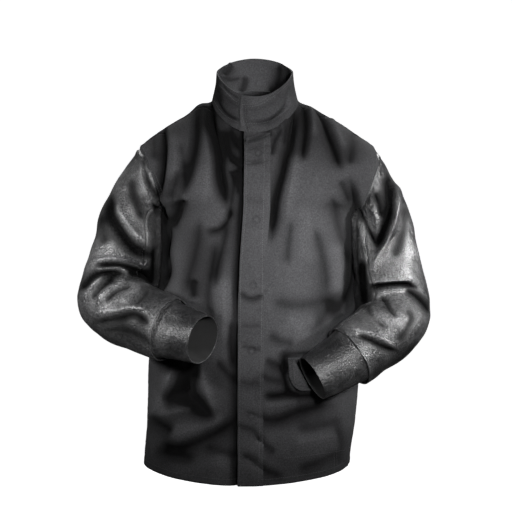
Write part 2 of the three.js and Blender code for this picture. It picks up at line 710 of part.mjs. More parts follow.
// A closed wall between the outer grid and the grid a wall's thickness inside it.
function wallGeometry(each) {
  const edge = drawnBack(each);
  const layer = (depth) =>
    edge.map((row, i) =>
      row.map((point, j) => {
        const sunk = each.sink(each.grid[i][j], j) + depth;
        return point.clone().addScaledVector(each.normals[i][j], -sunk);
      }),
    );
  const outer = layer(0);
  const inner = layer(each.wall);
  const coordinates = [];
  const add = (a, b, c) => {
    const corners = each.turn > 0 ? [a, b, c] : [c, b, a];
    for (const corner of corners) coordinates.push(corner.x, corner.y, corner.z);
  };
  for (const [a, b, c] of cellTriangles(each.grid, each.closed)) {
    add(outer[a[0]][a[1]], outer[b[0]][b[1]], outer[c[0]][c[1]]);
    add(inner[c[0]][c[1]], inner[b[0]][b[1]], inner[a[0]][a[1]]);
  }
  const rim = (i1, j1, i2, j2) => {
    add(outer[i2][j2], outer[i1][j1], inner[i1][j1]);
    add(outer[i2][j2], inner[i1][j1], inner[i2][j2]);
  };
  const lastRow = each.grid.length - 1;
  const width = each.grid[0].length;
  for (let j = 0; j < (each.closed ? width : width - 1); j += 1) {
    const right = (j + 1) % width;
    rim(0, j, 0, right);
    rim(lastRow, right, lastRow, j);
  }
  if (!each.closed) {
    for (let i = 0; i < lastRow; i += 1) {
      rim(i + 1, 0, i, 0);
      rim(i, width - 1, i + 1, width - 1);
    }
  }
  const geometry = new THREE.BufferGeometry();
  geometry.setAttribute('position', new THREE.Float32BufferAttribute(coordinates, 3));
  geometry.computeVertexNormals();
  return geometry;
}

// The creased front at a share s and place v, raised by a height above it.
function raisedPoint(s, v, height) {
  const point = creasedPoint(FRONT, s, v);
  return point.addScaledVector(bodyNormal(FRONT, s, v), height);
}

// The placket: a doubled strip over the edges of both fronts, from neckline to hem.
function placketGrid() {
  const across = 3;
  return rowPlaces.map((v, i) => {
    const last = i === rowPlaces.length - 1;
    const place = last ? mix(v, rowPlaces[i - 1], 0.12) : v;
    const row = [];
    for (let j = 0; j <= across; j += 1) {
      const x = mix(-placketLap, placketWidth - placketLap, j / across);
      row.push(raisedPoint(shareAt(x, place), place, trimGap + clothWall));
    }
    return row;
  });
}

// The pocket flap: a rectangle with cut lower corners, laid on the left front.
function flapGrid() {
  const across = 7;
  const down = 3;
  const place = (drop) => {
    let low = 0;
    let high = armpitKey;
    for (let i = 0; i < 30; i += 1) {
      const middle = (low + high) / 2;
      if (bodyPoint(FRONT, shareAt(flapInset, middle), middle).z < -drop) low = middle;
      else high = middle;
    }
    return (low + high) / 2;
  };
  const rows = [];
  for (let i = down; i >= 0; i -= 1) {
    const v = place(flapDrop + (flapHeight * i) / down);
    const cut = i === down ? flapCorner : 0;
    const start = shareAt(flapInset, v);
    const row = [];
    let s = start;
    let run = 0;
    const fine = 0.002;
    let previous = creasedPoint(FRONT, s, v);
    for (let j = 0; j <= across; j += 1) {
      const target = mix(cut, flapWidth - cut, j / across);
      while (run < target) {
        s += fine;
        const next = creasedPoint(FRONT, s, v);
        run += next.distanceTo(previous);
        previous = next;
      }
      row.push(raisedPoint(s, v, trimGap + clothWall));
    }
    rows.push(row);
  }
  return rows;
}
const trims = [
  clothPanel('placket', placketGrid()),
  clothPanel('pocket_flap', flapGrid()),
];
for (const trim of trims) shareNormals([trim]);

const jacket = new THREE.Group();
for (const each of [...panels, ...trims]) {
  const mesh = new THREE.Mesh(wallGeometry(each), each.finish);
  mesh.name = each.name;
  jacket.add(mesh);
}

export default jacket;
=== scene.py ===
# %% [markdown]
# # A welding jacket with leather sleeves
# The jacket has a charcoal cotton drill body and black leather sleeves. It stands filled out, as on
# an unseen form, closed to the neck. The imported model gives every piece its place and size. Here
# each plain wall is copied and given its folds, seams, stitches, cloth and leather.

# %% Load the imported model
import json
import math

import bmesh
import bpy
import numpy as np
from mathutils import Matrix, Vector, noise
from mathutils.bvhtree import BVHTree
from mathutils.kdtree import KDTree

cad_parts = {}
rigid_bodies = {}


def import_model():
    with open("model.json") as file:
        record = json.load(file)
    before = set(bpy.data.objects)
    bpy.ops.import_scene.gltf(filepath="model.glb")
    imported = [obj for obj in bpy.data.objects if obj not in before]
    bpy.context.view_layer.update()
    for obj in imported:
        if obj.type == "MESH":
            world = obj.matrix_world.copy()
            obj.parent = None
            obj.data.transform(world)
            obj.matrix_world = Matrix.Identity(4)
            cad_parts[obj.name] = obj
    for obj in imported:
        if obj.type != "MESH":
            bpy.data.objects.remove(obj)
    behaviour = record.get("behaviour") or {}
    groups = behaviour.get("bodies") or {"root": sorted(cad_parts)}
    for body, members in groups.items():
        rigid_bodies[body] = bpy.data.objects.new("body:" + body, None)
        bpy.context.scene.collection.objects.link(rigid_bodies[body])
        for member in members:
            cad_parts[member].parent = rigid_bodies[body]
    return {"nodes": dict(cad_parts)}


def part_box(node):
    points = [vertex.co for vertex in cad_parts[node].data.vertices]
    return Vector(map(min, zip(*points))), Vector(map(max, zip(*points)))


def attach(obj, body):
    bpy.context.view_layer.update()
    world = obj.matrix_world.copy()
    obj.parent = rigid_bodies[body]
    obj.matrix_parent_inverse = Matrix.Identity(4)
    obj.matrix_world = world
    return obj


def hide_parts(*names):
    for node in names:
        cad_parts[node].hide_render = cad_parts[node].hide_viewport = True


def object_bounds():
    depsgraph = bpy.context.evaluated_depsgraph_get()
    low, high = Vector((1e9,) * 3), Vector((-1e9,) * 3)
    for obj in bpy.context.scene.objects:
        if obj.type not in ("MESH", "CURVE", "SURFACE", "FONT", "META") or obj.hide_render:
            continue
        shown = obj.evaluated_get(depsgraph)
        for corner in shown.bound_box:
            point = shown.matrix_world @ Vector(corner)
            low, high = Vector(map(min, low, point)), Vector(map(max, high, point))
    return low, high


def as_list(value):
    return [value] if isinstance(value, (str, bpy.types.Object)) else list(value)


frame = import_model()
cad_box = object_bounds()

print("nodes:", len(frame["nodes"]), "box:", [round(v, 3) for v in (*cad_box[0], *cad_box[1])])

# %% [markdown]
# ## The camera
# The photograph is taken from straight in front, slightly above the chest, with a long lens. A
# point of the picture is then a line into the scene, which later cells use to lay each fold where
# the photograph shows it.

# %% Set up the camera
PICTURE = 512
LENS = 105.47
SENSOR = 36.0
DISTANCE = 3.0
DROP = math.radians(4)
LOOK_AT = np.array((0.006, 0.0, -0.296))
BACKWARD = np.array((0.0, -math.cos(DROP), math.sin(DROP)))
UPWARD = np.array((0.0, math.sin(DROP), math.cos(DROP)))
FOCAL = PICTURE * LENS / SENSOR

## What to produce
Copy each line of the data exactly, leaving nothing out.

## Worked solution
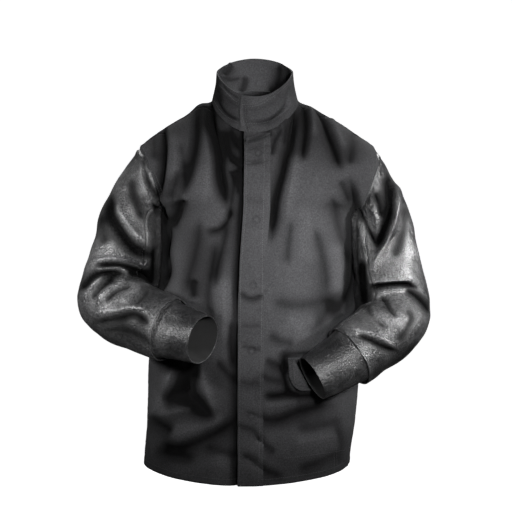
Write part 2 of the three.js and Blender code for this picture. It picks up at line 710 of part.mjs. More parts follow.
// A closed wall between the outer grid and the grid a wall's thickness inside it.
function wallGeometry(each) {
  const edge = drawnBack(each);
  const layer = (depth) =>
    edge.map((row, i) =>
      row.map((point, j) => {
        const sunk = each.sink(each.grid[i][j], j) + depth;
        return point.clone().addScaledVector(each.normals[i][j], -sunk);
      }),
    );
  const outer = layer(0);
  const inner = layer(each.wall);
  const coordinates = [];
  const add = (a, b, c) => {
    const corners = each.turn > 0 ? [a, b, c] : [c, b, a];
    for (const corner of corners) coordinates.push(corner.x, corner.y, corner.z);
  };
  for (const [a, b, c] of cellTriangles(each.grid, each.closed)) {
    add(outer[a[0]][a[1]], outer[b[0]][b[1]], outer[c[0]][c[1]]);
    add(inner[c[0]][c[1]], inner[b[0]][b[1]], inner[a[0]][a[1]]);
  }
  const rim = (i1, j1, i2, j2) => {
    add(outer[i2][j2], outer[i1][j1], inner[i1][j1]);
    add(outer[i2][j2], inner[i1][j1], inner[i2][j2]);
  };
  const lastRow = each.grid.length - 1;
  const width = each.grid[0].length;
  for (let j = 0; j < (each.closed ? width : width - 1); j += 1) {
    const right = (j + 1) % width;
    rim(0, j, 0, right);
    rim(lastRow, right, lastRow, j);
  }
  if (!each.closed) {
    for (let i = 0; i < lastRow; i += 1) {
      rim(i + 1, 0, i, 0);
      rim(i, width - 1, i + 1, width - 1);
    }
  }
  const geometry = new THREE.BufferGeometry();
  geometry.setAttribute('position', new THREE.Float32BufferAttribute(coordinates, 3));
  geometry.computeVertexNormals();
  return geometry;
}

// The creased front at a share s and place v, raised by a height above it.
function raisedPoint(s, v, height) {
  const point = creasedPoint(FRONT, s, v);
  return point.addScaledVector(bodyNormal(FRONT, s, v), height);
}

// The placket: a doubled strip over the edges of both fronts, from neckline to hem.
function placketGrid() {
  const across = 3;
  return rowPlaces.map((v, i) => {
    const last = i === rowPlaces.length - 1;
    const place = last ? mix(v, rowPlaces[i - 1], 0.12) : v;
    const row = [];
    for (let j = 0; j <= across; j += 1) {
      const x = mix(-placketLap, placketWidth - placketLap, j / across);
      row.push(raisedPoint(shareAt(x, place), place, trimGap + clothWall));
    }
    return row;
  });
}

// The pocket flap: a rectangle with cut lower corners, laid on the left front.
function flapGrid() {
  const across = 7;
  const down = 3;
  const place = (drop) => {
    let low = 0;
    let high = armpitKey;
    for (let i = 0; i < 30; i += 1) {
      const middle = (low + high) / 2;
      if (bodyPoint(FRONT, shareAt(flapInset, middle), middle).z < -drop) low = middle;
      else high = middle;
    }
    return (low + high) / 2;
  };
  const rows = [];
  for (let i = down; i >= 0; i -= 1) {
    const v = place(flapDrop + (flapHeight * i) / down);
    const cut = i === down ? flapCorner : 0;
    const start = shareAt(flapInset, v);
    const row = [];
    let s = start;
    let run = 0;
    const fine = 0.002;
    let previous = creasedPoint(FRONT, s, v);
    for (let j = 0; j <= across; j += 1) {
      const target = mix(cut, flapWidth - cut, j / across);
      while (run < target) {
        s += fine;
        const next = creasedPoint(FRONT, s, v);
        run += next.distanceTo(previous);
        previous = next;
      }
      row.push(raisedPoint(s, v, trimGap + clothWall));
    }
    rows.push(row);
  }
  return rows;
}
const trims = [
  clothPanel('placket', placketGrid()),
  clothPanel('pocket_flap', flapGrid()),
];
for (const trim of trims) shareNormals([trim]);

const jacket = new THREE.Group();
for (const each of [...panels, ...trims]) {
  const mesh = new THREE.Mesh(wallGeometry(each), each.finish);
  mesh.name = each.name;
  jacket.add(mesh);
}

export default jacket;
=== scene.py ===
# %% [markdown]
# # A welding jacket with leather sleeves
# The jacket has a charcoal cotton drill body and black leather sleeves. It stands filled out, as on
# an unseen form, closed to the neck. The imported model gives every piece its place and size. Here
# each plain wall is copied and given its folds, seams, stitches, cloth and leather.

# %% Load the imported model
import json
import math

import bmesh
import bpy
import numpy as np
from mathutils import Matrix, Vector, noise
from mathutils.bvhtree import BVHTree
from mathutils.kdtree import KDTree

cad_parts = {}
rigid_bodies = {}


def import_model():
    with open("model.json") as file:
        record = json.load(file)
    before = set(bpy.data.objects)
    bpy.ops.import_scene.gltf(filepath="model.glb")
    imported = [obj for obj in bpy.data.objects if obj not in before]
    bpy.context.view_layer.update()
    for obj in imported:
        if obj.type == "MESH":
            world = obj.matrix_world.copy()
            obj.parent = None
            obj.data.transform(world)
            obj.matrix_world = Matrix.Identity(4)
            cad_parts[obj.name] = obj
    for obj in imported:
        if obj.type != "MESH":
            bpy.data.objects.remove(obj)
    behaviour = record.get("behaviour") or {}
    groups = behaviour.get("bodies") or {"root": sorted(cad_parts)}
    for body, members in groups.items():
        rigid_bodies[body] = bpy.data.objects.new("body:" + body, None)
        bpy.context.scene.collection.objects.link(rigid_bodies[body])
        for member in members:
            cad_parts[member].parent = rigid_bodies[body]
    return {"nodes": dict(cad_parts)}


def part_box(node):
    points = [vertex.co for vertex in cad_parts[node].data.vertices]
    return Vector(map(min, zip(*points))), Vector(map(max, zip(*points)))


def attach(obj, body):
    bpy.context.view_layer.update()
    world = obj.matrix_world.copy()
    obj.parent = rigid_bodies[body]
    obj.matrix_parent_inverse = Matrix.Identity(4)
    obj.matrix_world = world
    return obj


def hide_parts(*names):
    for node in names:
        cad_parts[node].hide_render = cad_parts[node].hide_viewport = True


def object_bounds():
    depsgraph = bpy.context.evaluated_depsgraph_get()
    low, high = Vector((1e9,) * 3), Vector((-1e9,) * 3)
    for obj in bpy.context.scene.objects:
        if obj.type not in ("MESH", "CURVE", "SURFACE", "FONT", "META") or obj.hide_render:
            continue
        shown = obj.evaluated_get(depsgraph)
        for corner in shown.bound_box:
            point = shown.matrix_world @ Vector(corner)
            low, high = Vector(map(min, low, point)), Vector(map(max, high, point))
    return low, high


def as_list(value):
    return [value] if isinstance(value, (str, bpy.types.Object)) else list(value)


frame = import_model()
cad_box = object_bounds()

print("nodes:", len(frame["nodes"]), "box:", [round(v, 3) for v in (*cad_box[0], *cad_box[1])])

# %% [markdown]
# ## The camera
# The photograph is taken from straight in front, slightly above the chest, with a long lens. A
# point of the picture is then a line into the scene, which later cells use to lay each fold where
# the photograph shows it.

# %% Set up the camera
PICTURE = 512
LENS = 105.47
SENSOR = 36.0
DISTANCE = 3.0
DROP = math.radians(4)
LOOK_AT = np.array((0.006, 0.0, -0.296))
BACKWARD = np.array((0.0, -math.cos(DROP), math.sin(DROP)))
UPWARD = np.array((0.0, math.sin(DROP), math.cos(DROP)))
FOCAL = PICTURE * LENS / SENSOR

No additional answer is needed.